O aumento do número de alunos por turma criou turmas quase sempre lotadas ou mesmo sobrelotadas, professores com muitas turmas e centenas de alunos, sendo que alguns ainda se deslocam entre as várias escolas do agrupamento ou ainda uma reforma curricular que como preocupação central parece ter tido cortar nas necessidades de professores. Assustador.
Num trabalho ainda altamente burocratizado em que escasseiam apoios suficientes e competentes às dificuldades de professores e alunos, o país educativo transformou-se todo ele num imenso TEIP - Território Educativo em que se faz a Intervenção Possível.
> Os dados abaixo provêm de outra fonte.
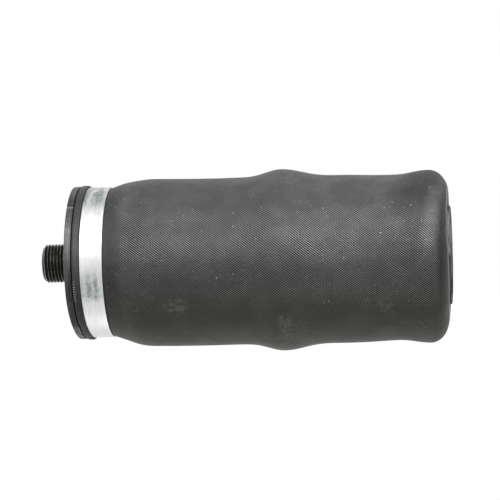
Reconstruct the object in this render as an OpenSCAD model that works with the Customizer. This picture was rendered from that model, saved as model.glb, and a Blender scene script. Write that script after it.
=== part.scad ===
// Rolling lobe air suspension spring: a rubber sleeve crimped to an end cap above and to a closure
// on a moulded piston below. Millimetres, axis along +Z, stud up, z = 0 at the piston's foot.
// Drawn at its shortest height, with the sleeve rolled down to the foot of the piston.

/* [Overall] */
// Height from the foot of the piston to the mounting face of the end cap
closed_height = 185; // [180:0.5:200]

/* [Rubber sleeve] */
// Wall of the sleeve, two plies of cord between rubber
wall = 3; // [2.4:0.1:3.2]
// Height of the widest ring of the rolled lobe
lobe_z = 10.6; // [9.5:0.1:13]
// Radius of the rolled lobe
lobe_r = 42.2; // [41.5:0.1:45]
// Radius at which the fold is lowest
fold_r = 30.2; // [29.6:0.1:32]
// Height of the fold above the foot
fold_z = 1.5; // [1:0.1:3]
// Radius of the sleeve at its waist above the lobe
waist_r = 40.5; // [40:0.1:43]
// Height of the waist
waist_z = 26; // [20:0.5:40]
// Radius of the sleeve below the bulge
below_bulge_r = 41.2; // [40.6:0.1:43]
// Room between the bulge and the lower crimp band inside it
bulge_room = 1.15; // [1:0.05:3]
// Length of the bulge's slope towards the lobe
bulge_low_run = 28; // [24:0.5:32]
// Length of the bulge's slope towards the shoulder
bulge_high_run = 22; // [20:0.5:28]
// Sharpness of the bulge's crest, 1 for a plain wave
bulge_sharpness = 1.8; // [1:0.1:2]
// Radius of the sleeve above the bulge
above_bulge_r = 41.1; // [40.6:0.1:43]
// Radius of the sleeve where the shoulder begins
neck_r = 41.2; // [40:0.1:42.5]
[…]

O desencadear da extensão aos professores da mobilidade especial, chamada de requalificação, um insulto quando estamos a falar da classe profissional mais qualificada do país, as rescisões "amigáveis", a perda substantiva verificada no estatuto salarial, a expectativa sobre o aumento da carga horária, a deriva do MEC e os discursos de alguns responsáveis que afirmam algo e seu contrário com o maior despudor, são outros contributos para a indignação e desânimo que caracterizam o universo escolar destes dias de chumbo.
É verdade que Nuno Crato afirmou que os professores “têm a profissão mais linda do mundo” e ainda que ser professor “é um privilégio”, assente na possibilidade de transmitir saber às crianças.
Em muitas escolas, muitos professores, apesar dos imperativos ético-deontológicos, dificilmente sentirão o “privilégio” da profissão “mais linda do mundo”, lidam com um clima pouco positivo que compromete o seu trabalho de professores, o dos alunos, dos funcionários e dos pais e, no limite, o direito a uma educação pública de qualidade.
No entanto e apesar deste cenário, como o estudo refere, a maioria dos professores entra na sala de aula todos os dias, olha para os alunos e reinventa-se como Professor.
Ainda bem para nós e para os nossos miúdos.